Accurate stress data (and thus breakdown, fracture propagation, and fracture closure pressures) can only be determined in-situ. However, in some cases, specialized, processed logs and laboratory core tests can be used to estimate fracture pressures. The specialized logs are processed from a suite of open-hole logs, including a long-spaced sonic log. Information from the processed logs can be used in combination with laboratory core analyses of mechanical properties (Young's modulus, Poisson's ratio, compressive and tensile strengths) of the rock to estimate fracture pressures. These estimates may in some cases approach the accuracy of in-situ stress tests if the logs are accurately calibrated to in-situ test results on nearby wells where a long-spaced sonic log and cores are available. Indirect methods of determining fracture pressures may be adequate at sites where the desired MIP is much lower than expected fracture pressures. Where injection pressures are needed which approach expected fracture pressures, Region 5 may find that the accuracy of an in-situ stress test is indispensable.

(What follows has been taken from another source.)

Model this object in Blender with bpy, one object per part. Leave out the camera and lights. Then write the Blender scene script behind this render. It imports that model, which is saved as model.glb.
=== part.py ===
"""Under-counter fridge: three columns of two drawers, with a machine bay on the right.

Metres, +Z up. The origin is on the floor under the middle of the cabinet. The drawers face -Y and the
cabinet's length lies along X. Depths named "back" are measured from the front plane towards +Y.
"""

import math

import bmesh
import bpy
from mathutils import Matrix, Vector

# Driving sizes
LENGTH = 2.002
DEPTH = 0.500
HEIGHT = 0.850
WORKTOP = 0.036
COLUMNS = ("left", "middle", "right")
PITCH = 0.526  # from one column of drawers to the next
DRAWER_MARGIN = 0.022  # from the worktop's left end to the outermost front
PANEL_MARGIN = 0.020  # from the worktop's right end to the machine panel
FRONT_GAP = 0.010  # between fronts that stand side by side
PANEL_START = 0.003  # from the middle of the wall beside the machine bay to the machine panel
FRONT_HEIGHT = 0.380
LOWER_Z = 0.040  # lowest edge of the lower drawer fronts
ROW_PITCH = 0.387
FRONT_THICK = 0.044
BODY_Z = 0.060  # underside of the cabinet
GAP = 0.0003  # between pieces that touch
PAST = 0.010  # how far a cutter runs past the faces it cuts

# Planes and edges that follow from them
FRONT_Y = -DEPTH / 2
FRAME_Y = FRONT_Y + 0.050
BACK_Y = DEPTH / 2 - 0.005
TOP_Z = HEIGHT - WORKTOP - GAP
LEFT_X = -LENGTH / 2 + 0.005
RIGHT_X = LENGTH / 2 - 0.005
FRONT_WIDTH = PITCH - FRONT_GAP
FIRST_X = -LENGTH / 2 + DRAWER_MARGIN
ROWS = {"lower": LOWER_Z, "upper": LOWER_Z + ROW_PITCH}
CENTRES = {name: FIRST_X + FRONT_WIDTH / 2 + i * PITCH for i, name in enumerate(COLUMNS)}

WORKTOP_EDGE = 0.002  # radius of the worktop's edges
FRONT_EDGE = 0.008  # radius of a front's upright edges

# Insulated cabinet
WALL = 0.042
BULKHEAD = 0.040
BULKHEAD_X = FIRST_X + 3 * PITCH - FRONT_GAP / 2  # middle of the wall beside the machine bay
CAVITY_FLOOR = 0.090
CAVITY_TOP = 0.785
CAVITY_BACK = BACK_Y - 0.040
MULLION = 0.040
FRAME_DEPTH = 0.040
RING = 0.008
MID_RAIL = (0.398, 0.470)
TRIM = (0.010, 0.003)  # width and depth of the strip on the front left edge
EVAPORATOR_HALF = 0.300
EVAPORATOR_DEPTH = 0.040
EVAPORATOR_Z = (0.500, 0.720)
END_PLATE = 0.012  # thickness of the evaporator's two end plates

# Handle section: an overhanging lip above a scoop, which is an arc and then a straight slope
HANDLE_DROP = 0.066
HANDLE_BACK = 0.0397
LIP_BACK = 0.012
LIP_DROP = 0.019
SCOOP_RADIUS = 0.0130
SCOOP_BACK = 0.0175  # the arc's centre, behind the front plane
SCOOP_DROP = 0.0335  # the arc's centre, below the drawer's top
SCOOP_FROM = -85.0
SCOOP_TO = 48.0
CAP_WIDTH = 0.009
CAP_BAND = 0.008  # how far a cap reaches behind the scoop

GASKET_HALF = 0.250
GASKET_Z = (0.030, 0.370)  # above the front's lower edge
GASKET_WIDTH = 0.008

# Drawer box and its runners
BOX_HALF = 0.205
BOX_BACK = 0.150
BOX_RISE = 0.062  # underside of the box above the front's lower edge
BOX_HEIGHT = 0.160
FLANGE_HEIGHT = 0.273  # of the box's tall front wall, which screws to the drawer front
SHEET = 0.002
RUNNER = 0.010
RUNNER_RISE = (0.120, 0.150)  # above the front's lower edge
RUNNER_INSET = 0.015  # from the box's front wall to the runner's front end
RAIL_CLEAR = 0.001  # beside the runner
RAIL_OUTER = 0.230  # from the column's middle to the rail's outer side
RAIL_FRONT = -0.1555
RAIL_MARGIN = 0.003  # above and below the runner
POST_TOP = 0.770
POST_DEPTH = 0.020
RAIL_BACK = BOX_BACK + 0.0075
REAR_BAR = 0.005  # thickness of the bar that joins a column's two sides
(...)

In general, both long-spaced sonic logs and laboratory core analyses of mechanical properties are necessary to correlate stress test results between wells at different facilities, unless the facilities are extremely close together.
Note: This revised guidance supersedes the guidance on the same subject issued April 1993. The guidance is not intended to provide any person with any rights, substantive or procedural, not otherwise guaranteed by regulation or statute. It is not intended, and should not be construed to be, rulemaking of any sort.